Назначенное для начала операции утро выдалось удивительно ясным. Небо над западным горизонтом уже было нежно-голубым с редкими облаками. В иное время такое тихое утро располагало к мечте о хорошей жизни. Но в это утро перед началом наступления больше думалось о том, как эту жизнь сохранить, не столько собственную, сколько жизни, которые тебе доверили. Теперь, спустя почти семьдесят лет после того утра, я не в состоянии осознать, как мы, юные офицеры, несли ту невероятную тяжесть ответственности за сотни человеческих жизней. Впрочем, предаваться мечтам тогда было некогда: тишину раскололи оглушительные пушечные выстрелы, взрывы снарядов и мин. Небо покрылось пороховым дымом, черными комьями земли и огненными вспышками разрывов снарядов. После получасовой артподготовки началось наступление на высоту. Речку Воря мы без потерь преодолели под прикрытием артподготовки. Наше продвижение к вражеским окопам началось после того как артобстрел был перенесен в глубь обороны противника. Короткое время мы продвигались довольно стремительно. Но вскоре по нашим рядам был открыт артиллерийский и минометный огонь. Я впервые видел, как вместе с землей взлетали окровавленные руки, ноги и все то, что еще какой-то миг до этого называлось людьми. Я не сомневался, что с наблюдательного пункта бригады это жуткое зрелище было видно, но я прокричал в телефонную трубку просьбу перенести артиллерийский и минометный огонь по огневым точкам переднего края обороны фрицев. В ответ раздался площадный мат и грозное требование наступать. Было очевидно, что неоправданные потери никого из руководства не волновали. Небольшими группами мы приближались к немецким окопам. Эта тактика сохранила часть батальона. С огромными потерями нам удалось достичь небольшой ложбины, в которой можно было укрыться от перекрестного огня. Мы несколько задержались в естественном укрытии, несмотря на грозные требования ускорить продвижение. Оказавшийся рядом со мной в воронке от разрыва орудийного снаряда командир взвода разведчиков Леня Лоев смачно выругался:
— Мы что соревнуемся с немцами, кто больше укокошит своих? Тут нам равных нет.
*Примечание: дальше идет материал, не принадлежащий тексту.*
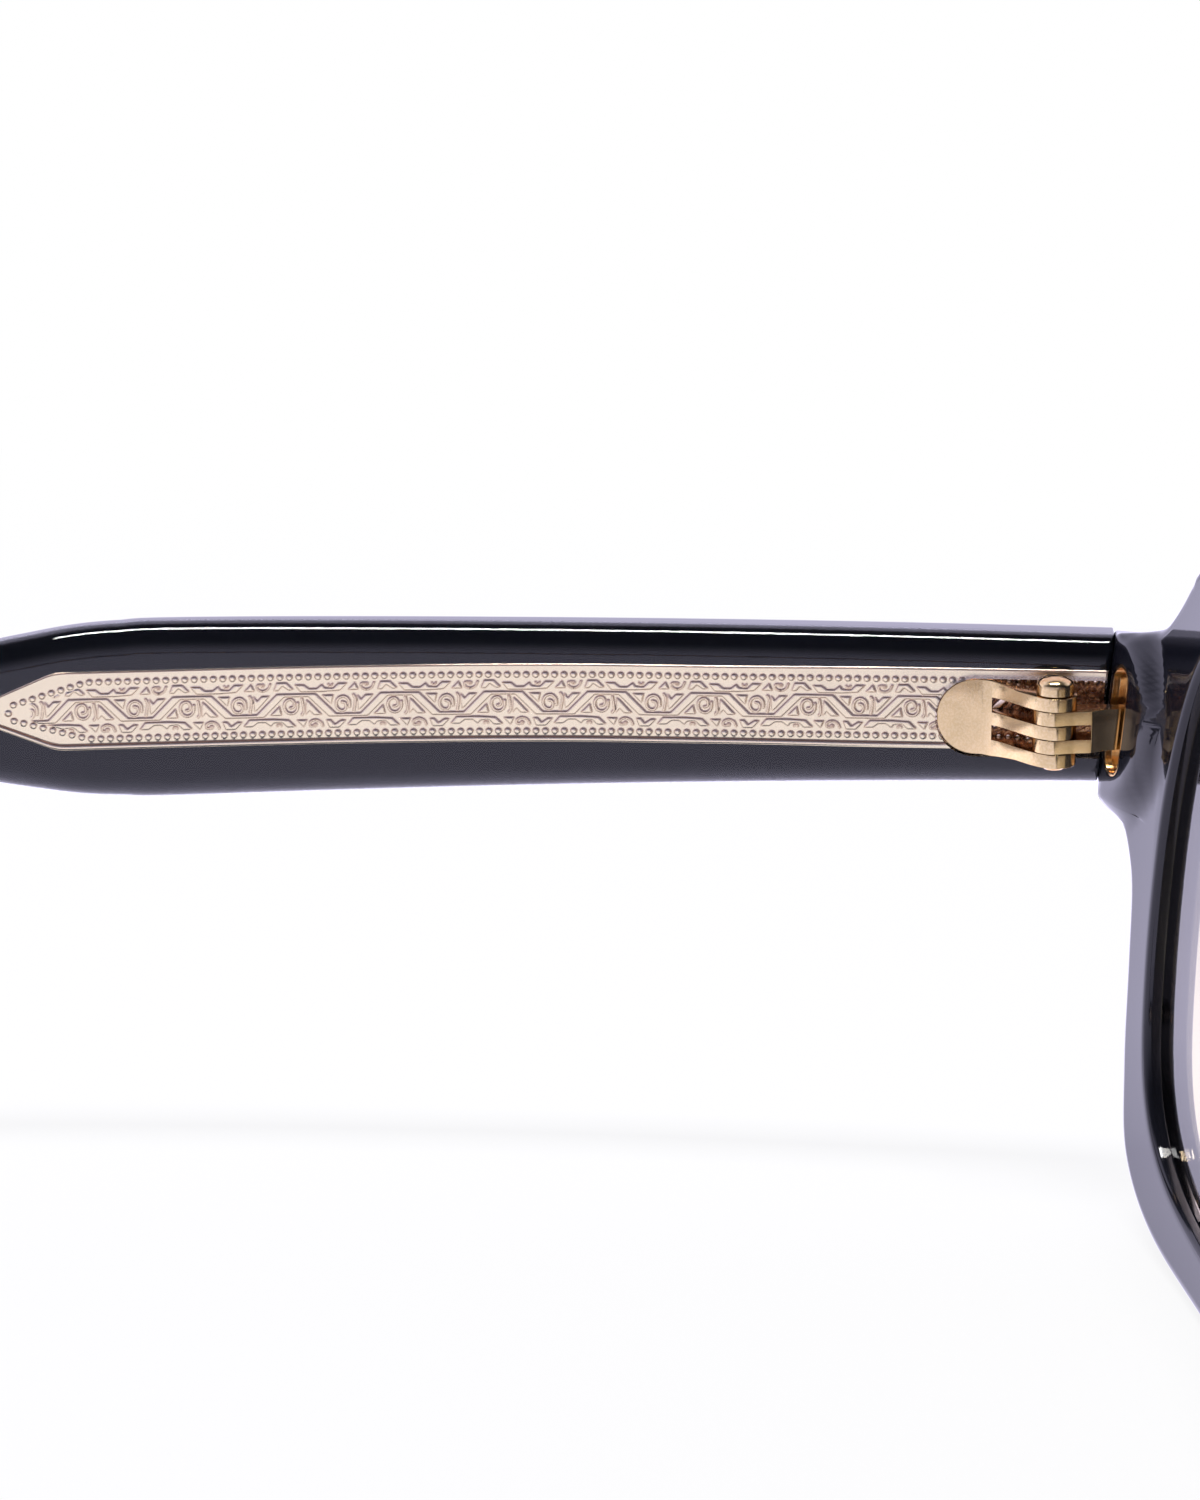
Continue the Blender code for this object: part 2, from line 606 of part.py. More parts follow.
def clear_scene():
    for leftover in list(bpy.data.objects):
        bpy.data.objects.remove(leftover, do_unlink=True)


class Bench:
    """Keeps the collections and the empties, and puts new meshes under them."""

    def __init__(self):
        self.parts = bpy.data.collections.new("sunglasses")
        self.cutters = bpy.data.collections.new("cutters")
        for collection in (self.parts, self.cutters):
            bpy.context.scene.collection.children.link(collection)
        self.stand = self.empty("resting_attitude", None, (0.0, 0.0, 0.0))

    def empty(self, name, parent, location):
        holder = bpy.data.objects.new(name, None)
        self.parts.objects.link(holder)
        holder.parent = parent
        holder.location = location
        return holder

    def add(self, name, shape, parent, material=None, side=1, cutter=False):
        """A mesh in worn-frame points, kept in its parent's coordinates. Side -1 mirrors it to the right."""
        points, faces = shape
        points = np.array(points, float)
        if side < 0:
            points = points * (-1.0, 1.0, 1.0)
            faces = [tuple(reversed(face)) for face in faces]
        if parent is not self.stand:
            points = points - np.array(parent.location)
        mesh = bpy.data.meshes.new(name)
        mesh.from_pydata(points.tolist(), [], faces)
        mesh.validate()
        made = bmesh.new()
        made.from_mesh(mesh)
        bmesh.ops.recalc_face_normals(made, faces=made.faces)
        made.to_mesh(mesh)
        made.free()
        mesh.shade_smooth()
        mesh.set_sharp_from_angle(angle=math.radians(32))
        thing = bpy.data.objects.new(name, mesh)
        (self.cutters if cutter else self.parts).objects.link(thing)
        thing.parent = parent
        if cutter:
            thing.hide_render = True
            thing.display_type = "WIRE"
        elif material:
            mesh.materials.append(material)
        return thing


def combine(target, other, operation):
    modifier = target.modifiers.new(operation.lower() + "_" + other.name, "BOOLEAN")
    modifier.operation = operation
    modifier.solver = "EXACT"
    modifier.object = other


def in_hinge(shape):
    """A shape given in hinge coordinates, moved to the worn frame."""
    points, faces = shape
    frame = hinge_frame()
    return points @ frame[:3, :3].T + frame[:3, 3], faces


def front_leaf_frame():
    """Middle of the front leaf's plate on the rear face, and its directions across, outward and up."""
    x = HINGE_X - FRONT_LEAF_INSET - FRONT_LEAF_WIDTH * np.array([1.0, 0.5, 0.0])
    ends = front_point(x, np.zeros(3), front_rear(x, 0.0))
    across = ends[2] - ends[0]
    across /= np.linalg.norm(across)
    up = front_point(np.zeros(1), np.ones(1), np.zeros(1))[0]
    outward = np.cross(up, across)
    lowest = min((end - ends[1]) @ outward for end in ends)
    return ends[1] + min(0.0, lowest) * outward, across, outward, up


def stadium_prism(width, height, low, high):
    """A round-ended plate in the plane of the front leaf, between two levels out of the rear face."""
    middle, across, outward, up = front_leaf_frame()
    radius = 0.5 * width
    straight = 0.5 * height - radius
    outline = arc((0.0, straight), radius, 0, 180, 11) + arc((0.0, -straight), radius, 180, 360, 11)
    sections = []
    for level in (low, high):
        sections.append([middle + x * across + z * up + level * outward for x, z in outline])
    return loft(np.array(sections))


def add_cutter(bench, name, shape, side, holder):
    return bench.add(name, shape, holder, side=side, cutter=True)


def add_temple_leaf(bench, side, holder, metal):
    """Three barrels on a plate over the core: a side view swept across, trimmed to a round end, slotted."""
    pitch = BARREL_HEIGHT + BARREL_CLEARANCE
    tine = 0.5 * BARREL_HEIGHT + BARREL_CLEARANCE
    tag = "left" if side > 0 else "right"
    height = 0.5 * LEAF_HEIGHT
    shape = in_hinge(prism(temple_leaf_profile(), -PLATE_HEIGHT, PLATE_HEIGHT, axis=2))
    leaf = bench.add("hinge_temple_leaf_" + tag, shape, holder, metal, side)
    front_end = -BARREL_RADIUS - 0.5 * MM
    broad = 0.5 * PLATE_HEIGHT
    flank = [(front_end, height), (BARREL_RADIUS + LEAF_SHOULDER, height), (LEAF_SLOT_END, broad)]
    plan = flank + arc((LEAF_REACH - broad, 0.0), broad, 90, -90, 17) + [(x, -z) for x, z in flank[::-1]]
    trim = in_hinge(prism(plan, -2 * LEAF_HEIGHT, LEAF_HEIGHT, axis=1))
    combine(leaf, add_cutter(bench, "leaf_plan_" + tag, trim, side, holder), "INTERSECT")
    for number, gap in enumerate((-pitch, pitch)):
        low = (2 * front_end, -2 * LEAF_HEIGHT, gap - tine)
        high = (LEAF_SLOT_END, LEAF_HEIGHT, gap + tine)
        slot = in_hinge(box_mesh(low, high))
        combine(leaf, add_cutter(bench, f"leaf_slot_{number}_{tag}", slot, side, holder), "DIFFERENCE")
    add_bore(bench, leaf, holder, side)


def add_bore(bench, leaf, holder, side):
    ring = arc((0.0, 0.0), SCREW_RADIUS + SCREW_CLEARANCE, 0, 360 - 360 / BARREL_SIDES, BARREL_SIDES)
    bore = in_hinge(prism(ring, -LEAF_HEIGHT, LEAF_HEIGHT, axis=2))
    combine(leaf, add_cutter(bench, "bore_" + leaf.name, bore, side, holder), "DIFFERENCE")


def add_front_leaf(bench, side, metal):
    """Two barrels on arms that slope to a round-ended plate, which is sunk in the endpiece."""
    pitch = BARREL_HEIGHT + BARREL_CLEARANCE
    tag = "left" if side > 0 else "right"
    stand = bench.stand
    low = -FRONT_LEAF_SUNK - FRONT_LEAF_THICKNESS
    plate = stadium_prism(FRONT_LEAF_WIDTH, FRONT_LEAF_HEIGHT, low, -FRONT_LEAF_SUNK)
    leaf = bench.add("hinge_front_leaf_" + tag, plate, stand, metal, side)
    half = pitch + 0.5 * BARREL_HEIGHT
    root = AXIS_SETBACK + ARM_ROOT
    slope = [(-root, -0.93 * BARREL_RADIUS), (-root, 0.0), (-WEB_FACE, 0.48 * BARREL_RADIUS)]
    arm = arc((0.0, 0.0), BARREL_RADIUS, 90, -90, 13) + slope + [(-0.76 * BARREL_RADIUS, 0.7 * BARREL_RADIUS)]
    block = add_cutter(bench, "leaf_arm_" + tag, in_hinge(prism(arm, -half, half, axis=2)), side, stand)
    tine = 0.5 * BARREL_HEIGHT + BARREL_CLEARANCE
    notch = in_hinge(box_mesh((-WEB_FACE, -LEAF_HEIGHT, -tine), (LEAF_HEIGHT, LEAF_HEIGHT, tine)))
    combine(block, add_cutter(bench, "leaf_notch_" + tag, notch, side, stand), "DIFFERENCE")
    combine(leaf, block, "UNION")
    add_bore(bench, leaf, stand, side)


def add_screw(bench, side, holder, metal):
    """A turned screw: head on the top barrel, shank through all five, and a riveted end below."""
    tag = "left" if side > 0 else "right"
    top = 0.5 * LEAF_HEIGHT + BARREL_CLEARANCE
    low = -0.5 * LEAF_HEIGHT - BARREL_CLEARANCE
    profile = [
        (0.0, top + SCREW_HEAD_HEIGHT),
        (0.6 * SCREW_HEAD_RADIUS, top + 0.95 * SCREW_HEAD_HEIGHT),
        (SCREW_HEAD_RADIUS, top + 0.7 * SCREW_HEAD_HEIGHT),
        (SCREW_HEAD_RADIUS, top),
        (SCREW_RADIUS, top),
        (SCREW_RADIUS, low),
        (SCREW_END_RADIUS, low),
        (SCREW_END_RADIUS, low - 0.5 * SCREW_END_HEIGHT),
        (0.6 * SCREW_END_RADIUS, low - SCREW_END_HEIGHT),
        (0.0, low - SCREW_END_HEIGHT),
    ]
    mesh = bpy.data.meshes.new("hinge_screw_" + tag)
    edges = [(index, index + 1) for index in range(len(profile) - 1)]
    mesh.from_pydata([(x, 0.0, z) for x, z in profile], edges, [])
    mesh.materials.append(metal)
    screw = bpy.data.objects.new("hinge_screw_" + tag, mesh)
    bench.parts.objects.link(screw)
    screw.parent = holder
    turn = screw.modifiers.new("turned", "SCREW")
    turn.axis = "Z"
    turn.steps = BARREL_SIDES
    turn.render_steps = BARREL_SIDES
    turn.use_merge_vertices = True
    turn.merge_threshold = 0.000001
    turn.use_smooth_shade = True
    return screw


def add_temple(bench, side, materials):
    tag = "left" if side > 0 else "right"
    frame = hinge_frame()
    origin = (side * frame[0, 3], frame[1, 3], frame[2, 3])
    holder = bench.empty("temple_hinge_axis_" + tag, bench.stand, origin)
    outer = bench.add("temple_outer_layer_" + tag, temple_layer(False), holder, materials["black"], side)
    inner = bench.add("temple_inner_layer_" + tag, temple_layer(True), holder, materials["clear"], side)
    bench.add("wire_core_" + tag, core_mesh(), holder, materials["core"], side)
    pocket = core_mesh(CORE_CLEARANCE, cutter=True)
    combine(inner, add_cutter(bench, "core_pocket_" + tag, pocket, side, holder), "DIFFERENCE")
    half = 0.5 * PLATE_HEIGHT + RECESS_CLEARANCE
    reach = LEAF_REACH + RECESS_CLEARANCE
    plan = [(-2 * AXIS_SETBACK, -half), (-2 * AXIS_SETBACK, half)]
    plan += arc((reach - half, 0.0), half, 90, -90, 17)
    recess = in_hinge(prism(plan, leaf_seat() - LEAF_SEAT_GAP, 0.0, axis=1))
    combine(inner, add_cutter(bench, "leaf_recess_" + tag, recess, side, holder), "DIFFERENCE")
    add_temple_leaf(bench, side, holder, materials["gold"])
    add_screw(bench, side, holder, materials["gold"])
    return [outer, inner]


def add_front(bench, materials):
    front = bench.add("front_frame", half_front(), bench.stand, materials["black"])
    mirror = front.modifiers.new("both_halves", "MIRROR")
    mirror.use_axis = (True, False, False)
    mirror.use_clip = True
    mirror.merge_threshold = 0.00001
    for side, tag in ((1, "left"), (-1, "right")):
        low = -FRONT_LEAF_SUNK - FRONT_LEAF_THICKNESS - BOND_GAP
        width, height = FRONT_LEAF_WIDTH + 2 * BOND_GAP, FRONT_LEAF_HEIGHT + 2 * BOND_GAP
        pocket = stadium_prism(width, height, low, AXIS_SETBACK)
        combine(front, add_cutter(bench, "front_leaf_pocket_" + tag, pocket, side, bench.stand), "DIFFERENCE")
        bench.add("lens_" + tag, lens_mesh(), bench.stand, materials["lens"], side)
        bench.add("nose_pad_" + tag, pad_mesh(), bench.stand, materials["black"], side)
        add_front_leaf(bench, side, materials["gold"])
    return front


def world_points(thing):
    return np.array([thing.matrix_world @ corner.co for corner in thing.data.vertices])


def set_down(bench, front, tips):
    """Turns and lifts the stand until rims and temple tips touch the table, then flattens the touch."""
    for _ in range(4):
        bpy.context.view_layer.update()
        rim = world_points(front)
        tip = np.vstack([world_points(thing) for thing in tips])
        tip = tip[tip[:, 1] > tip[:, 1].max() - 30.0 * MM]
        rim_low, tip_low = rim[rim[:, 2].argmin()], tip[tip[:, 2].argmin()]
        angle = math.atan2(tip_low[2] - rim_low[2], tip_low[1] - rim_low[1])
        bench.stand.rotation_euler.x -= angle
        bpy.context.view_layer.update()
    low = min(world_points(front)[:, 2].min(), min(world_points(thing)[:, 2].min() for thing in tips))
    bench.stand.location.z = -low - REST_FLAT
    bpy.context.view_layer.update()
    everything = np.vstack([world_points(front)] + [world_points(thing) for thing in tips])
    bench.stand.location.y = -0.5 * (everything[:, 1].min() + everything[:, 1].max())
    bpy.context.view_layer.update()
    size = 2 * TEMPLE_LENGTH
    corners = [(-size, -size), (size, -size), (size, size), (-size, size)]
    slab = [[(x, y, z) for x, y in corners] for z in (-RIM_WIDTH, 0.0)]
    table = bench.add("table_plane", loft(np.array(slab)), bench.stand, cutter=True)
    table.parent = None
    for thing in [front] + tips:
        combine(thing, table, "DIFFERENCE")


def main():
    clear_scene()
    materials = {
        "black": make_material("black_acetate", (0.012, 0.012, 0.016), 0.12),
        "clear": make_material("clear_acetate", (0.75, 0.76, 0.80), 0.08, alpha=0.35),
        "lens": make_material("gradient_lens", (0.42, 0.29, 0.20), 0.05, alpha=0.55),
        "gold": make_material("gold_plated_hinge", (0.72, 0.45, 0.22), 0.28, metallic=1.0),
        "core": make_material("engraved_core", (0.93, 0.80, 0.70), 0.35, metallic=1.0),
    }
    bench = Bench()
    front = add_front(bench, materials)
    tips = []
    for side in (1, -1):
        tips += add_temple(bench, side, materials)
    set_down(bench, front, tips)
    for tag in ("left", "right"):
        holder = bpy.data.objects["temple_hinge_axis_" + tag]
        axis = holder.matrix_world.to_3x3() @ Vector((0, 0, 1))
        print(tag, "hinge at", tuple(round(v, 6) for v in holder.matrix_world.translation),
              "axis", tuple(round(v, 6) for v in axis))


main()
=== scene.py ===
"""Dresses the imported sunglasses: black and clear acetate, engraved wire cores, gold hinges, tinted lenses.

Shapes are worked out in the worn frame, in metres: X to the wearer's left, the front faces -Y, the temples
run along +Y, Z up, the butt joint at Y = 0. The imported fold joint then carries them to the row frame.
"""
import json
import math

import bmesh
import bpy
import numpy as np
from bpy.props import FloatProperty, FloatVectorProperty, PointerProperty
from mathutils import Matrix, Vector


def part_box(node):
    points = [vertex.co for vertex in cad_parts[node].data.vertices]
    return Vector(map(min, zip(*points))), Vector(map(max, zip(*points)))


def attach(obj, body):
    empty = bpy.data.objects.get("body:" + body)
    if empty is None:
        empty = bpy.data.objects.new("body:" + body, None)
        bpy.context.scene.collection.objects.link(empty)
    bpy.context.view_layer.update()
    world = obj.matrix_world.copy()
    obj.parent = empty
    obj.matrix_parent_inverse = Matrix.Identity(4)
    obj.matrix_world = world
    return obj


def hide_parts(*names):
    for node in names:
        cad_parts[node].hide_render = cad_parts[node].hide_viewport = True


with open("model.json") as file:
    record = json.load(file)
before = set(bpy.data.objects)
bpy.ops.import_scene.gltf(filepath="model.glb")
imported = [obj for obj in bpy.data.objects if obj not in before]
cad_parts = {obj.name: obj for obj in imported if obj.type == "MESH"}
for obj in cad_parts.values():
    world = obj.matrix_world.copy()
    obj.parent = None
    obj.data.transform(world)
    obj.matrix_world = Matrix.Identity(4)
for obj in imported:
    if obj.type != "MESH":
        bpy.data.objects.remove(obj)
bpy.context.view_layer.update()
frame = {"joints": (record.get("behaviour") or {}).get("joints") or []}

bl_info = {
    "name": "Laminated Acetate Sunglasses",
    "version": (1, 0, 0),
    "blender": (4, 5, 0),
    "location": "View3D > Sidebar > Sunglasses",
    "description": "Builds the dressed sunglasses piece by piece around the packed frame",
    "category": "Add Mesh",
}

MM = 0.001
SIDES = ((1, "left"), (-1, "right"))

# The studio's cool white as the polished pieces reflect it
REFLECTED_WHITE = (1.0, 0.955, 1.27)

# Points along the half front's outline, along its mirror seam, and round a turned piece
OUTLINE_RAYS, SEAM_RAYS, ROUND_STEPS = 340, 26, 72

# How far a cutter reaches past what it cuts
PAST = 3 * MM


def length(name, millimetres, about):
    return FloatProperty(name=name, description=about, default=millimetres * MM, precision=5, unit="LENGTH")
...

— Леня, уймись, — прервал я его. — Помни, что штрафбат рядом.
Он и в этой ситуации остался фаталистом:
— Какая разница где меня настигнет смерть. Ее называют героической только в газетах, а в жизни она просто смерть.
Когда взрывом немецкого снаряда прервалась связь со штабом, Леня сказал, что исправлять связь не будем: останется больше живых солдат. В тот момент я был возмущен его самоуправством, но как я был ему благодарен впоследствии! К концу операции из батальона остались всего 112 солдат и офицеров. Высотой и деревней мы овладели, когда соседи на наших флангах почти окружили высоту. Противник отступил через оставшийся коридор. Того же можно было добиться без напрасных жертв. Это был мой первый жестокий опыт. Подобных примеров впоследствии было немало.
После войны, когда страна узнала правду о сталинском режиме, я понял, что человеческая жизнь была обесценена задо лго до войны, когда в
ГУЛАГе были превращены в пыль миллионы. Как можно не любить свой народ?! Настроение у оставшихся в живых солдат и командиров было подавленным. Так завершилась моя первая атака в той кровавой войне.
Когда мы обосновались в немецкой землянке, Леня нашел страницу из немецкого поэтического сборника и прочел знаменитое стихотворение Гёте «Der Erlkönig» («Лесной Царь»).
«Wer reitet so spät durch Nacht und Wind?
Es ist der Vater mit seinem Kind;
Er hat den Knaben wohl in dem Arm,
Er fasst ihn sicher, er hält ihn warm»…
А затем с чувством продекламировал те же строки в переводе В. Жуковского, словно не было сегодня атаки на позиции народа Гёте, в которой погиб едва ли не весь батальон.
«Кто скачет,
кто мчится под
хладною мглой?
Ездок запоздалый,
с ним сын молодой.
К отцу, весь
издрогнув,
малютка приник;
Обняв, его держит
и греет старик»…
Как мог народ, создавший гениальную поэзию, поверить Гитлеру? На этот вопрос до сих пор нет ответа.